[Records with modeling code]
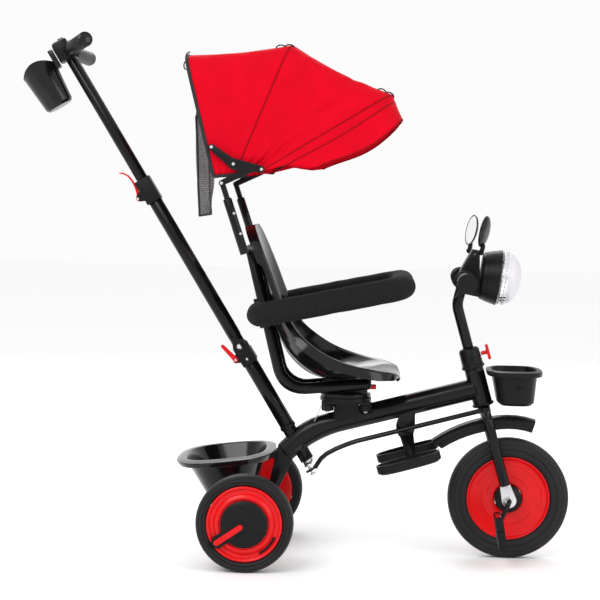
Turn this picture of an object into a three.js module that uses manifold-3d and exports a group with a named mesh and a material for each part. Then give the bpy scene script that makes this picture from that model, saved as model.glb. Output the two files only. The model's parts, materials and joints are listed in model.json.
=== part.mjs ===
// Children's tricycle with parent push pole, swivelling seat, canopy and front-wheel pedals.
// Millimetres. +X forward, +Y to the rider's left, +Z up. The origin is on the floor,
// under the middle of the bounding box.
import * as THREE from "three";
import { mergeVertices } from "three/addons/utils/BufferGeometryUtils.js";
import Module from "manifold-3d";

// ---------------------------------------------------------------- driving dimensions
const GAP = 0.3; // clearance between pieces that touch
const FRONT = { x: 430, r: 120, width: 42, discR: 82.5, hubR: 27 };
const REAR = { x: -81, y: 210, r: 93, width: 46, discR: 72.5, capR: 44 };
const STEER_TILT = 16; // degrees that the steering axis leans back
const POLE_TILT = 31.5; // degrees that the push pole leans back
const POLE_FOOT = { x: 30, z: 184 }; // lower end of the steering shaft under the main tube
const ARM = 40; // steering arm and pole crank length
const MAIN_R = 21; // main tube
const HEAD = { low: 190.5, high: 268, r: 19 }; // heights along the steering axis
const COLLAR_TOP = 309;
const BAR = { x: 25, z: 443, half: 168 }; // handlebar, in the tilted steering frame
const LAMP = { x: 401, z: 558.5, r: 55, tilt: 7 };
const FOOT = { x: 223, z: 254, spread: 80 };
const FOLD = 267; // fold bolt, height along the pole
const POLE_END = 930;
const AXLE_END = 230; // half length of the rear axle
const HANDLE = { z: 937, half: 130, sweep: 37, turn: 8.3 };
const SEAT = { x: 103 }; // swivel centre

const wasm = await Module();
wasm.setup();
const rad = THREE.MathUtils.degToRad;

// ---------------------------------------------------------------- finishes
const finish = (color, roughness, metalness = 0) =>
  new THREE.MeshStandardMaterial({ color, roughness, metalness });
const PAINT = () => finish(0x0c0c0e, 0.25, 0.2);
const PLASTIC = () => finish(0x1b1b1d, 0.5);
const GLOSS = () => finish(0x101012, 0.25);
const TYRE = () => finish(0x26272a, 0.7);
const RED = () => finish(0xe01010, 0.4);
const STEEL = () => finish(0xb8bcc0, 0.25, 1);
const FABRIC = () => finish(0xe00018, 0.9);
const FOAM = () => finish(0x17171a, 0.95);

// ---------------------------------------------------------------- geometry helpers
// Vertices merged and faces turned outward.
function solid(geometry) {
  let g = geometry.index ? geometry : geometry.clone();
  g.deleteAttribute("normal");
  g.deleteAttribute("uv");
  g = mergeVertices(g, 1e-3);
  const p = g.attributes.position;
  const tri = [];
  let volume = 0;
  const [a, b, c] = [0, 1, 2].map(() => new THREE.Vector3());
  for (let i = 0; i < g.index.count; i += 3) {
    const [ia, ib, ic] = [0, 1, 2].map((k) => g.index.getX(i + k));
    if (ia === ib || ib === ic || ia === ic) continue;
    a.fromBufferAttribute(p, ia);
    b.fromBufferAttribute(p, ib);
    c.fromBufferAttribute(p, ic);
    volume += a.dot(b.clone().cross(c));
    tri.push([ia, ib, ic]);
  }
  g.setIndex(tri.flatMap(([i, j, k]) => (volume < 0 ? [i, k, j] : [i, j, k])));
  return g;
}

const toManifold = (g) =>
  new wasm.Manifold(new wasm.Mesh({
    numProp: 3,
    vertProperties: Float32Array.from(g.attributes.position.array),
    triVerts: Uint32Array.from(g.index.array),
  }));

function fromManifold(m) {
  const mesh = m.getMesh();
  const g = new THREE.BufferGeometry();
  g.setAttribute("position", new THREE.BufferAttribute(Float32Array.from(mesh.vertProperties), 3));
  g.setIndex([...mesh.triVerts]);
  return solid(g);
}

const union = (...g) => fromManifold(g.map((s) => toManifold(solid(s))).reduce((a, b) => a.add(b)));
const cut = (base, ...tools) =>
  fromManifold(tools.map((s) => toManifold(solid(s)))
    .reduce((a, b) => a.subtract(b), toManifold(solid(base))));

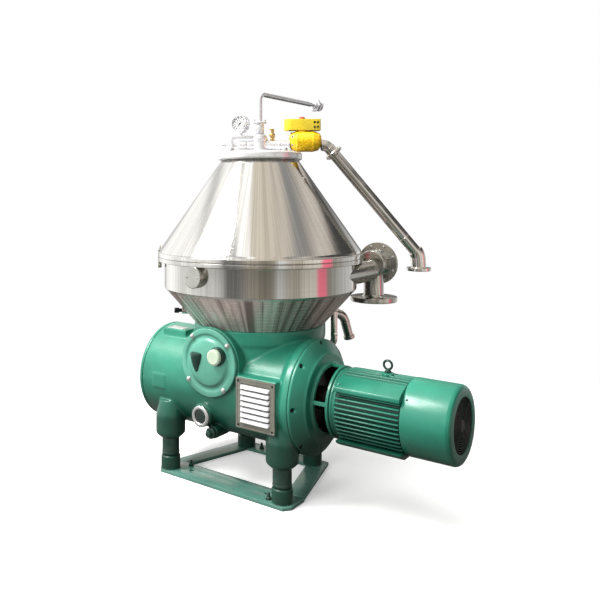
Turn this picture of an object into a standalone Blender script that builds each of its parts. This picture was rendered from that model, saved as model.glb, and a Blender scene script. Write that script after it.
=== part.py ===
"""Disc-stack cream separator: hood, bowl, gear case, motor, pipework and base.

Metres, +Z up.  The drive line runs along X towards the motor and the front of the
machine faces -Y.  Sub-parts are laid out from the foot of the bowl spindle's axis;
a finished part is then moved to SPINDLE_AT, so that the origin is the middle of the
footprint, on the floor.
"""
from math import atan2, cos, pi, radians, sin, sqrt, tau

import bpy
from mathutils import Matrix, Vector

GAP = 0.0004
SPINDLE_AT = Vector((-0.204, -0.031, 0.0))

# Drive line
DRIVE_Y = -0.080
DRIVE_Z = 0.338
CASE_R = 0.1825
CASE_LEFT = -0.362
CASE_RIGHT = 0.293
CASE_FLANGE_R = 0.197
GEAR_ROOM_R = 0.152
CLUTCH_ROOM_R = 0.160
WALL_LEFT = 0.045
WALL_RIGHT = 0.085
SHAFT_R = 0.018
WHEEL_TIP_R = 0.0625
WHEEL_TEETH = 30
WHEEL_HALF = 0.020
PINION_TIP_R = 0.0168
PINION_HALF = 0.022
PINION_TEETH = 8
TOOTH_DEPTH = 0.0035

# Neck and hood
NECK_R = 0.246
NECK_TOP = 0.557
PAN_BOTTOM = NECK_TOP + GAP
PAN_R = 0.360
PAN_SHOULDER = 0.688
RIM_R = 0.385
RIM_THICK = 0.016
RIM_SEAM = 0.8036
CONE_TOP = 1.162
CONE_TOP_R = 0.146
CONE_FOOT = 0.829
CONE_FOOT_R = 0.376
SHEET = 0.004
PLATE_R = 0.159
PLATE_TOP = 1.192
LUG_AZIMUTHS = (218, 128, 75)
LOCK_AZIMUTH = radians(218)
LOCK_Z = 0.595
DUCT_X = 0.318
DUCT_Z = 0.743
TRAP_X = 0.325
TRAP_Y = 0.300

# Cap, oil sight glass and drain on the front of the case
CAP_X = 0.018
CAP_Z = 0.474
SIGHT_X = -0.071
SIGHT_Z = 0.246
SIGHT_FACE = 0.260
DRAIN_X = -0.036
DRAIN_Z = 0.190
DRAIN_FACE = 0.246

# Base
RAIL_THICK = 0.012
FOOT_R = 0.0356
FOOT_TOP = 0.062
POST_R = 0.0330
SLEEVE_R = 0.055
SLEEVE_BOTTOM = 0.129
POST_TOP = 0.152
FEET = {
    "front_left": (-0.249, -0.2260),
    "front_right": (0.242, -0.2225),
    "rear_right": (0.153, 0.130),
    "rear_left": (-0.153, 0.130),
}

# Motor
ADAPTER_END = 0.398
NECK_RING_R = 0.120
MOTOR_START = 0.398
FIN_START = 0.418
FIN_END = 0.640
MOTOR_R = 0.1227
MOTOR_CORE_R = 0.108
COWL_R = 0.1212
COWL_START = 0.6404
COWL_END = 0.793

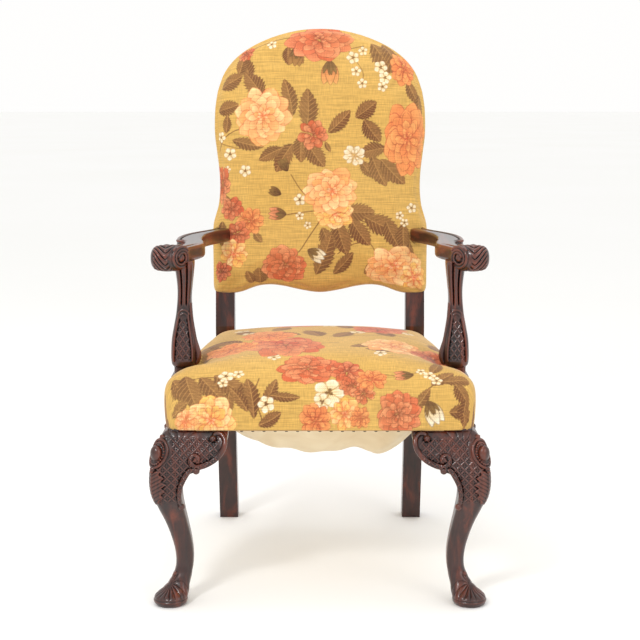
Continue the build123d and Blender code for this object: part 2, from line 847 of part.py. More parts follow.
with BuildPart() as back_stuffing:
    add(pad(cloth, 0))
    add(back_face(frame_inset, -stile_depth - 1))
    buried = stile_depth + 1 + 2 * web + hessian_thickness
    extrude(amount=buried, dir=back_plane.z_dir, mode=Mode.SUBTRACT)
    for piece in posts + arms:
        add(piece, mode=Mode.SUBTRACT)
save(back_stuffing.part, "back_stuffing")

with BuildPart() as back_cover:
    add(pad(0, 0))
    add(pad(cloth, 1), mode=Mode.SUBTRACT)
    for piece in posts + arms:
        add(piece, mode=Mode.SUBTRACT)
save(back_cover.part, "back_cover")

with BuildPart() as outside_back_cover:
    add(back_face(0, -stile_depth))
    extrude(amount=-cloth, dir=back_plane.z_dir)
save(outside_back_cover.part, "outside_back_cover")
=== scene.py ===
import bpy
import bmesh
import math
import numpy as np
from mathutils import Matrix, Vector


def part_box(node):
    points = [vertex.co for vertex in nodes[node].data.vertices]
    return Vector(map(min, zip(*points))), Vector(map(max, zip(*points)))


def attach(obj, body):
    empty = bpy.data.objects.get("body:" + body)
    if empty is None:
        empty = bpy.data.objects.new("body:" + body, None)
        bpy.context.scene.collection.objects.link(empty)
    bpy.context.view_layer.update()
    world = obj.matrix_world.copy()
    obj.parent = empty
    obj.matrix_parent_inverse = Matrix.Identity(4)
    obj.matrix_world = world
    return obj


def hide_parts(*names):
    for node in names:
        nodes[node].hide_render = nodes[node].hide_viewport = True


# An open armchair: carved mahogany show-wood with a stuffed seat and back in printed linen.
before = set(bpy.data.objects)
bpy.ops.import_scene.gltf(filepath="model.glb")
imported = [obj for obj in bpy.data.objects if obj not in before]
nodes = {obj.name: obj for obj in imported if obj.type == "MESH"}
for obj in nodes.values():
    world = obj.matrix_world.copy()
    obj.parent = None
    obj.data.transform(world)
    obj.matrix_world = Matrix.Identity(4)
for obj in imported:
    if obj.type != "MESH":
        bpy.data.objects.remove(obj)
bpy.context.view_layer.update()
print("frame loaded")

# Places and sizes that every piece is built from, read from the frame
mm = 0.001
legLow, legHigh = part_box("front_leg_right")
railLow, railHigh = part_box("seat_rail_front")
skin = 1.2 * mm  # the boxes of the frame stand this far outside the toes and the knees
toeY = legLow.y + skin
kneeOut = legHigh.x - skin
legHeight = railLow.z
railTop = railHigh.z
railFaceY = railLow.y
postFaceY = railFaceY + 513 * mm
blockOut = kneeOut - 37.5 * mm  # outer face of the block on top of a front leg
postOut = 239.5 * mm
taper = math.atan2(blockOut - postOut, 461 * mm)  # slant of the side rails
lean = math.radians(9)
leanBase = 475 * mm  # height where the posts start to lean
clothGap = 4.2 * mm  # from a cover in to its stuffing


# Shared tools for shapes
def ease(low, high, value):
    t = np.clip((value - low) / (high - low), 0, 1)
    return t * t * (3 - 2 * t)


def curveThrough(points, count, closed=False):
    pts = np.array(points, float)
    n = len(pts)
    if closed:
        ext = np.vstack([pts[-1:], pts, pts[:2]])
        spans = n
    else:
        ext = np.vstack([2 * pts[:1] - pts[1:2], pts, 2 * pts[-1:] - pts[-2:-1]])
        spans = n - 1
    u = np.linspace(0, spans, count, endpoint=not closed)
    i = np.minimum(u.astype(int), spans - 1)
    t = (u - i)[:, None]
    a, b, c, d = ext[i], ext[i + 1], ext[i + 2], ext[i + 3]
    return 0.5 * (
        2 * b + (c - a) * t + (2 * a - 5 * b + 4 * c - d) * t**2 + (3 * b - a - 3 * c + d) * t**3
    )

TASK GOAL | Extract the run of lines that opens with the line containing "extrude(amount=buried, dir=back_plane.z_dir, mode=Mode.SUBTRACT)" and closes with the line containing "if empty is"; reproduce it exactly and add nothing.

EXERCISE RESPONSE |
    extrude(amount=buried, dir=back_plane.z_dir, mode=Mode.SUBTRACT)
    for piece in posts + arms:
        add(piece, mode=Mode.SUBTRACT)
save(back_stuffing.part, "back_stuffing")

with BuildPart() as back_cover:
    add(pad(0, 0))
    add(pad(cloth, 1), mode=Mode.SUBTRACT)
    for piece in posts + arms:
        add(piece, mode=Mode.SUBTRACT)
save(back_cover.part, "back_cover")

with BuildPart() as outside_back_cover:
    add(back_face(0, -stile_depth))
    extrude(amount=-cloth, dir=back_plane.z_dir)
save(outside_back_cover.part, "outside_back_cover")
=== scene.py ===
import bpy
import bmesh
import math
import numpy as np
from mathutils import Matrix, Vector


def part_box(node):
    points = [vertex.co for vertex in nodes[node].data.vertices]
    return Vector(map(min, zip(*points))), Vector(map(max, zip(*points)))


def attach(obj, body):
    empty = bpy.data.objects.get("body:" + body)
    if empty is None:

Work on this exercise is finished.